A disciple or learner is taught death to self by knowledge of Him(Galatians 2:20, Isaiah 53:11) and the resulting discipline is an abundant life under the power of the Holy Spirit.

Romans 3:21-26

Double Entendre

Man with a child in his eyes. Want to know the man? Look into his eyes. Boy, oh boy.

2 Kings 4:16, 34

Proverbs 20:5

Able to stir up a deep sense of recognition in others.

Many, but not much

Follow the cloud, not always the crowd. Exodus 13:21, 23:2, Hebrews 12:1

As far as the I can see

As far as the I can see. Where could that be?

It always seems

to fall back on me.

As I reflect on

obedient unto death

instead of taking away sin,

it takes away my breath.

Do I trust in me

who is but a breath?

But the wages of sin

and the fear of death

originally by priests

taken out of sight

now by Christ

taken away by might.

His might makes

Him who he is.

The obedient Son

makes us His.

By His knowledge

with a now enlightened eye

it's not how far but so nigh.

Emotional Roadblocks

As we come to each "fork" in the road of our lives, we often get stuck there. Stuck not always because of lack of insight as what to do next, but due to the unresolved emotional issues of the past experineces that this fork reminds us. The dark confusion of this often creates intense fear where words cease and what has been formerly said begins to unfold(Psalm 97:2). The cord of this experience must be cut or the dust shaken from our emotional feet(Isaiah 52:2, Matthew 10:14). That allows the shoes of peace(Ephesians 6:15) to begin walking past this place where growth ceased. Growth then restarts and continues that creates positive and lasting change.

This wild abandonement from our past and selves removes the spiritual arrogance and replaces it with a continuing fear spoken of in Proverbs 9:10 and Romans 11:20-22.

The Good Fight

It's often easy to fight against something because that is our nature. But, we're rarely trained how to fight for something, i.e. faith, family, etc. The thin line between fighting for something vs. against is spoken about in Colossians 1:9.

The willingness to fight against something is not always enough to make up for what we're unwilling to fight for.

Hosea's Gomer

Been around the block.

Now in stocks on the block.

"Me first", words of a whore.

Now what's in store?

Will You restore

joy as before,

but much more,

wounds less sore,

on wings will soar.

In me You'll pour

Spirit to my core.

Truth, not folklore.

A Lipstick called Silence

Allow the Holy Spirit to apply the lipstick called Silence when self-belittlement(criticism) fools us into a false humility. Self-belittlement is putting lipstick on a pig rather than a pearl. Psalm 144:12

Talking in circles from the pain

Often when something has happened that is painful we feel we must scream or become deathly silent. But once we're allowed to talk through it, we begin to feel the healing reality of being knocked off balance by pain in the descriptions we use to describe such.  Examples include "I feel like I'm talking in circles", "talking outside of both sides of my mouth", "rambling", or "going off on a tangent".

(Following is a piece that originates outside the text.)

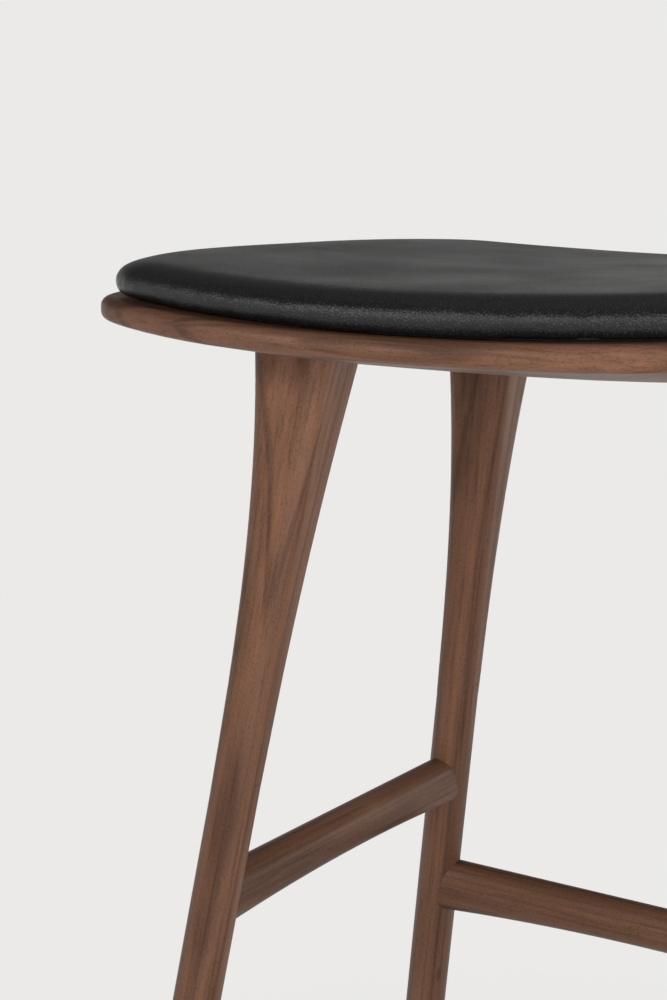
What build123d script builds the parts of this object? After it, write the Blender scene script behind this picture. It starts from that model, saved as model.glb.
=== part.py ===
import os
from math import acos, asin, atan2, cos, degrees, hypot, pi, sin, sqrt

from build123d import *

# All lengths are millimetres. X runs along the long side of the seat, -Y is the front,
# Z is up from the floor. The origin lies on the floor under the middle of the seat.

# Seat board
board_length = 480.0
board_depth = 430.0
rim_height = 630.0
rim_thickness = 11.5
belly_depth = 19.0
belly_inset = 6.0
trough_radius = 2190.0
trough_turn = 165.0
trough_crest = 208.2
rim_rounding = 4.8
rim_low_rounding = 4.4
rim_margin = 1.0
long_side_radius = 601.0
end_radius = 364.5
corner_radius = 60.0
belly_power = 3.5
overrun = 24.0

# Foot glides
glide_radius = 10.0
glide_height = 4.0
glide_chamfer = 1.0
nail_radius = 1.3
nail_length = 16.0
nail_head_radius = 3.2
nail_head_height = 1.2
nail_recess = 0.8

# Legs
leg_width = 26.5
waist_corner_share = 0.455
top_corner_share = 0.255
leg_axis_x = 110.8
leg_axis_y = 93.9
splay_x_share = 0.1555
splay_y_share = 0.0997
flare_extra = 21.2
flare_shift_x = 3.4
flare_shift_y = 2.1
flare_end = 256.0
flare_span = 237.0
flare_power = 2.38
shift_power = 3.3
corner_power = 1.1
foot_chamfer = 1.2
flare_drop_shares = [1.036, 0.82, 0.61, 0.43, 0.27, 0.135, 0.03]
waist_tuck = 0.5

# Stretchers
side_rail_top = 319.5
cross_rail_top = 243.5
rail_height = 27.0
rail_width = 22.0
rail_corner = 10.4
rail_arch_radius = 1750.0
rail_stations = 5
shoulder_gap = 0.1
tenon_radius = 7.5
tenon_reach = 5.5
bore_reach = 6.0
fit_clearance = 0.15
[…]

Once talking through this pain begins, so does the healing. The reason is that we have been met where we truly are by someone giving us this freedom as well as our true self being felt.

The experience of not being alone is being rich in its truest sense. I've been heard because someone is with me! Philippians 4:19

If the pain deepens as it often does when healing begins I picture in my own mind that I'm talking and feeling as if I'm on a tilt-a-whirl at the county fair, a feeling much more off balance than talking in circles.

But something about it touches the joy in me that is far deeper than anything I feel.

There is an excitement to this like I had going to the county fair in Murray, Ky. as a child.

I think I just need to go back to the county fair more often, watch the beauty contest(Psalm 27:4), and get another "ticket to ride".

Well of Grief

My wounds, drawn from the well of grief, my brokeness, my anger, no relief.

Are these from the Father or the thief?

My heart? Dead, buried, or just broken?

Depending, is my reaction to what is spoken.

Or is the fact that I react,

when instead by faith I just act.

Shame distorts the well of grief

denying it to be the Mercy-seat,

a man of sorrows who washes our feet,

this holy affair where anger, we don't meet.

The cross, Psalm 85:10, doubly sweet.